Sementara 17 tersangka lain merupakan pihak pemberi suap, yang terdiri dari unsur anggota DPRD, kepala desa, dan pihak swasta, antara lain:
-
Mahfud (MHD) – anggota DPRD Jatim 2019–2024
-
Fauzan Adima (FA) – Wakil Ketua DPRD Sampang 2019–2024
-
Jon Junaidi (JJ) – Wakil Ketua DPRD Probolinggo 2019–2024
-
Ahmad Heriyadi (AH) – pihak swasta, Sampang
-
Ahmad Affandy (AA) – pihak swasta, Sampang
-
Abdul Motollib (AM) – pihak swasta, Sampang
-
Moch.
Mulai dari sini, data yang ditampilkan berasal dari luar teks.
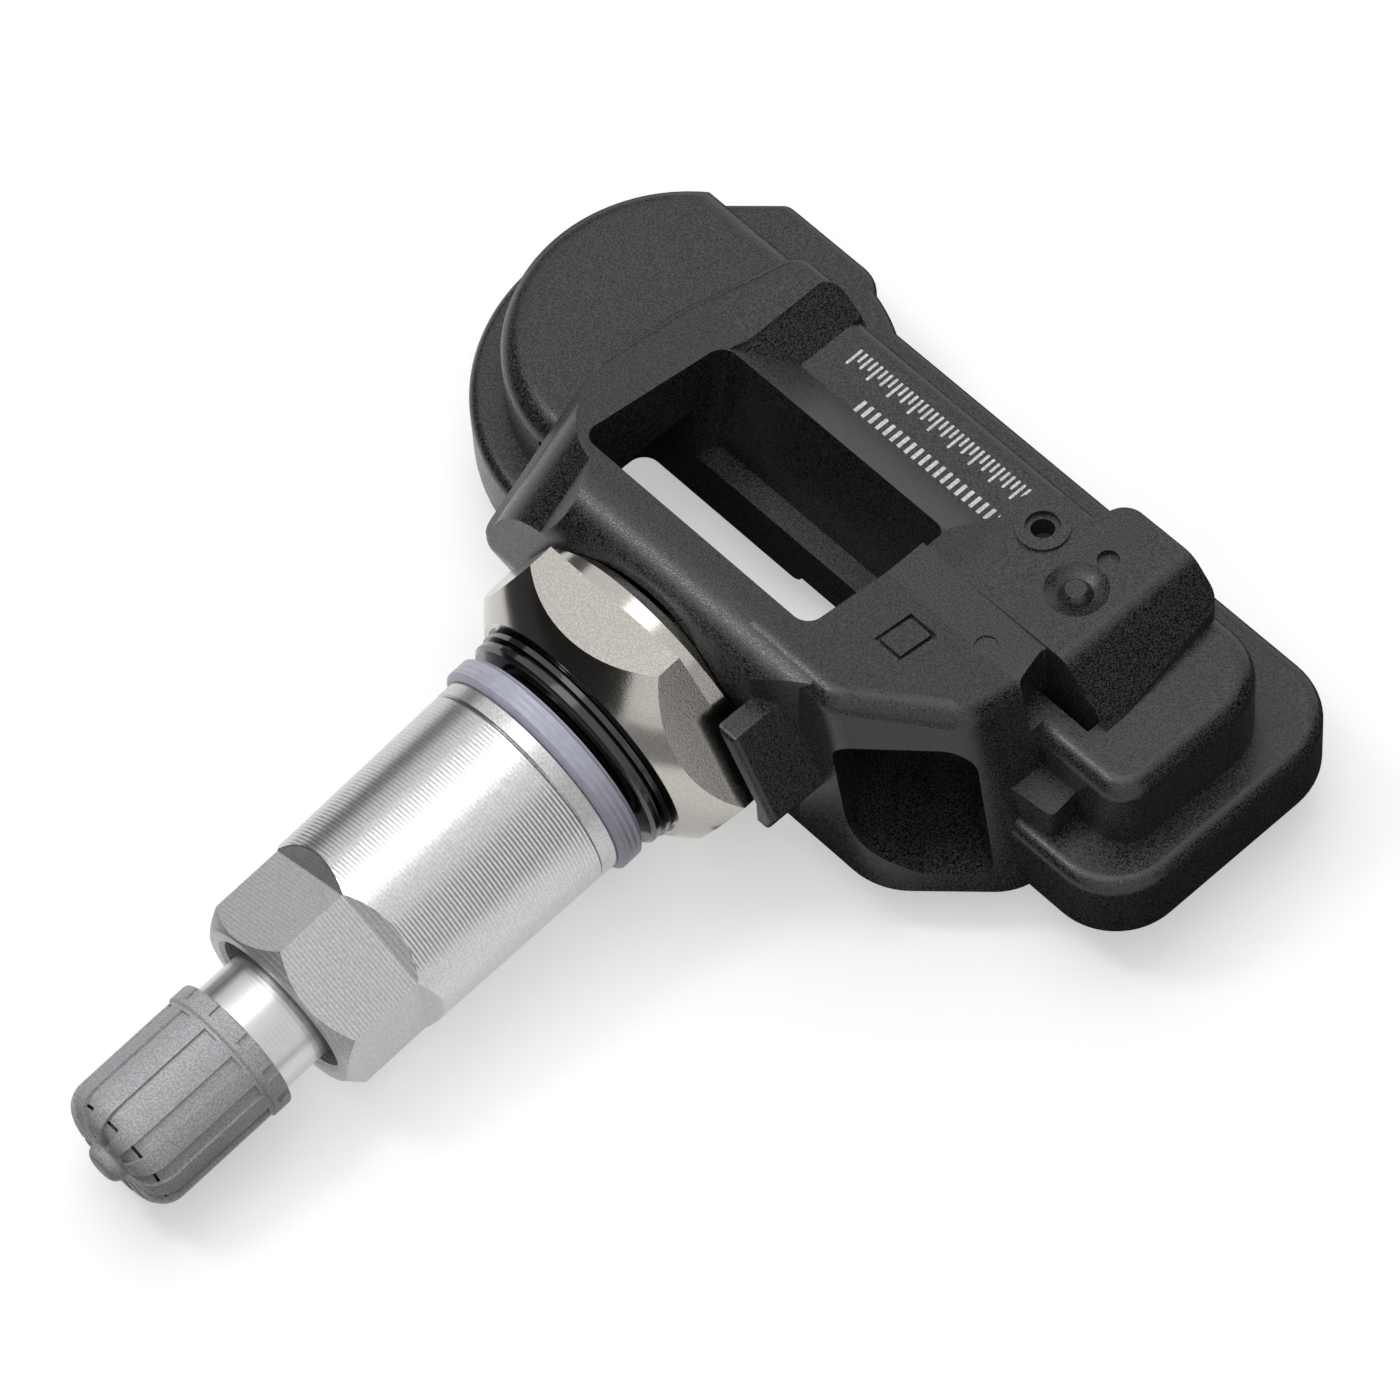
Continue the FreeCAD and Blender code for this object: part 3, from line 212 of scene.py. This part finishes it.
def add_print(name, rows, height, material):
    """Rows of plain strokes that ride on the housing, each given as PRINT_ROWS says."""
    bm = bmesh.new()
    for first, last, low, high, pitch, width in rows:
        for count in range(int((last - first) / pitch) + 1):
            reach = (high - low) * PRINT_REACH[count % len(PRINT_REACH)]
            middle = Vector((first + pitch * count, high - reach / 2, PRINT_Z)) * MM
            size = Matrix.Diagonal((width * MM, reach * MM, 1.0, 1.0))
            bmesh.ops.create_grid(bm, x_segments=1, y_segments=1, size=0.5,
                                  matrix=Matrix.Translation(middle) @ size)
    corners = list(bm.verts)
    bmesh.ops.bevel(bm, geom=corners, offset=PRINT_CORNER * MM, offset_type="OFFSET", segments=2,
                    profile=0.5, affect="VERTICES", material=-1)
    risen = bmesh.ops.extrude_face_region(bm, geom=list(bm.faces), use_keep_orig=True)["geom"]
    bmesh.ops.translate(bm, vec=(0, 0, height),
                        verts=[v for v in risen if isinstance(v, bmesh.types.BMVert)])
    bmesh.ops.recalc_face_normals(bm, faces=list(bm.faces))
    mesh = bpy.data.meshes.new(name)
    bm.to_mesh(mesh)
    bm.free()
    mesh.materials.append(material)
    made = bpy.data.objects.new(name, mesh)
    bpy.context.collection.objects.link(made)
    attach(made, "housing")
    return made


class SensorColours(bpy.types.PropertyGroup):
    """Colours of the sensor's pieces"""

    nylon: colour_property("Nylon", "Moulded housing", "181818")
    mark: colour_property("Laser mark", "Plain strokes on the housing's roof", "c8c8c8")
    resin: colour_property("Resin", "Filling of the underside", "141516")
    nickel: colour_property("Nickel", "Plated hexagon collar", "bab6af")
    aluminium: colour_property("Aluminium", "Collar nut, washer and stem", "c9cac9")
    rubber: colour_property("Rubber", "Grommet and seals", "0b0b0c")
    ring: colour_property("Seat ring", "Plastic ring between washer and rim", "a9aab8")
    cap: colour_property("Cap", "Ribbed valve cap", "a0a0a3")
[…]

Mahrus (MM) – pihak swasta Probolinggo / anggota DPRD Jatim 2024–2029
-
A. Royan (AR) – pihak swasta, Tulungagung
-
Wawan Kristiawan (WK) – pihak swasta, Tulungagung
-
Sukar (SUK) – mantan Kepala Desa, Tulungagung
-
Ra Wahid Ruslan (RWR) – pihak swasta, Bangkalan
-
Mashudi (MS) – pihak swasta, Bangkalan
-
M. Fathullah (MF) – pihak swasta, Pasuruan
-
Achmad Yahya (AY) – pihak swasta, Pasuruan
-
Ahmad Jailani (AJ) – pihak swasta, Sumenep
-
Hasanuddin (HAS) – pihak swasta Gresik / anggota DPRD Jatim 2024–2029
-
Jodi Pradana Putra (JPP) – pihak swasta, Blitar.
KPK menegaskan, penetapan para tersangka didasarkan pada alat bukti yang cukup, hasil pemeriksaan dokumen keuangan, dan keterangan saksi-saksi yang menguatkan dugaan adanya praktik jual beli “jatah hibah” antar-anggota legislatif dan eksekutif.
Asep Guntur menjelaskan, aliran dana hibah tersebut tidak sepenuhnya sampai ke kelompok masyarakat penerima, melainkan sebagian besar digunakan sebagai komisi atau “fee” politik bagi pihak-pihak yang mengatur penyaluran dana tersebut.
“Tersangka yang berperan sebagai penerima diduga menerima commitment fee dalam persentase tertentu dari total dana hibah yang dikelola,” ujar Asep.
Dalam beberapa kasus, lanjut Asep, kualitas proyek fisik yang dibiayai dana hibah menurun karena anggaran yang tersisa untuk pelaksanaan hanya sekitar 40 persen dari nilai awal.
KPK menyebut pemanggilan sejumlah pejabat, termasuk M. Yasin dari Bappeda, dilakukan untuk menelusuri peran lembaga perencana daerah dalam menyusun alokasi anggaran hibah serta kemungkinan adanya intervensi politik di tahap perencanaan.
Kasus dana hibah Jatim ini pertama kali mencuat dari operasi tangkap tangan (OTT) terhadap Wakil Ketua DPRD Jatim, Sahat Tua Simanjuntak, pada Desember 2022.
Dari OTT itulah, penyidik KPK menemukan pola dugaan korupsi sistematis yang melibatkan puluhan pihak lintas jabatan dan periode pemerintahan.
Publik kini menanti langkah lanjutan KPK terhadap pejabat-pejabat aktif di lingkungan Pemprov Jatim, terutama untuk memastikan tidak ada konflik kepentingan dalam proses penganggaran dana hibah bagi masyarakat.
Kasus ini menegaskan bahwa korupsi dana publik tak hanya terjadi di tahap pelaksanaan, tetapi juga dalam tahap perencanaan dan penganggaran yang semestinya dijaga ketat oleh aparatur pemerintah daerah.